[ofiwg] mapping adapter memory
sean.hefty at intel.com
Fri Sep 26 10:35:40 PDT 2014
This email is a little long, but here are my current thoughts on this topic.
The domain attributes are expanded to include the following values:
ep_cnt - Total number of endpoints supported by the domain, subject to the specified or default endpoint attributes. This is similar to a max_ep_count, but instead of being defined as a fixed value, it is a dynamic value. If the provider has a fixed max value, it can use that here. But if the number of endpoints depends on the EP attributes (such as the size), it would report a value relative to the associated attributes.
trans_ctx_cnt - The number of outbound command queues optimally supported by the domain. For a low-level provider, this represents the number command queues to the hardware and/or the number of parallel transmit engines effectively supported by the hardware and caches. Applications which allocate more transmit contexts than this value will end up sharing underlying resources. By default, there is a single transmit context associated with each endpoint, but in an advanced usage model, an endpoint may be configured with multiple transmit contexts.
recv_ctx_cnt - Same as trans_ctx_cnt, but for the receive command queue.
ep_tc_cnt - Number of transmit contexts associated with an endpoint. By default, this will be 1. In a query, an application may request that the maximum value be returned, for example, by setting the input value to -1.
ep_rc_cnt - Same as ep_tc_cnt, but for receive contexts.
cq_cnt - Total number of completion queues supported by the domain, subject to the specified or default endpoint attributes. Conceptually similar to ep_cnt.
cq_ctx_cnt - The number of completion contexts optimally supported by the domain. Conceptually similar to trans_ctx_cnt and recv_ctx_cnt. A CQ is associated with a single CQ context. (It's not clear to me if this value is needed.)
The endpoint attributes are expanded to include these values:
trans_ctx_cnt - Number of transmit contexts to associate with an endpoint. By default, this is 1. Transmit contexts are independent command queues that may be configured separately, and are assumed to belong to different synchronization (locking) domains. Transmit queues may be bound to separate CQs, with no ordering defined between transmit queues. Applications may submit data transfers directly to a specific transmit context, or post to the associated endpoint, which allows the provider to select the transmit context.
recv_ctx_cnt - Same as trans_ctx_cnt, but for receives. Receive contexts may be associated with a flow steering filter. The filter would specify the criteria that incoming packets must match for the receive context to process it. An endpoint would direct unmatched packets either to a default receive context, possibly using some algorithm. Additionally, receive contexts may be targeted directly from the transmit side, using a simple index.

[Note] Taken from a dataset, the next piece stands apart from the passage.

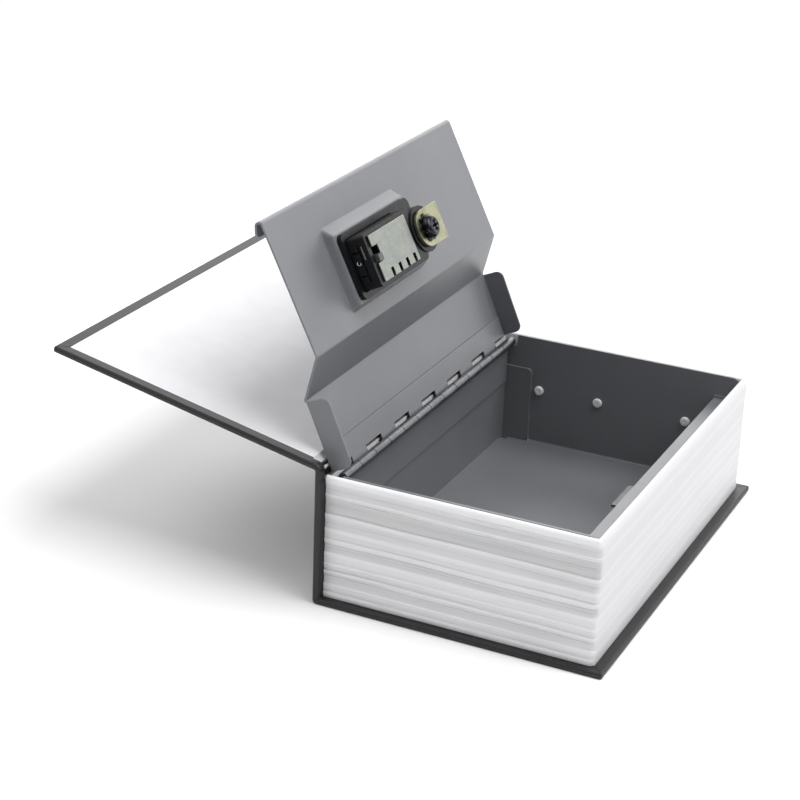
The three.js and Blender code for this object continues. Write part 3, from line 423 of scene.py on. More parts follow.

I think this exposes enough details in a generic enough fashion that a resource manager can figure out how to assign resources to processes optimally. Simple apps ignore the transmit/receive contexts and only deal with the endpoint. Low-level providers map contexts to command queues or HW contexts, and high-level providers can map contexts to processor cores or threads.
Latency and bandwidth concepts remain in the realm of endpoint QoS.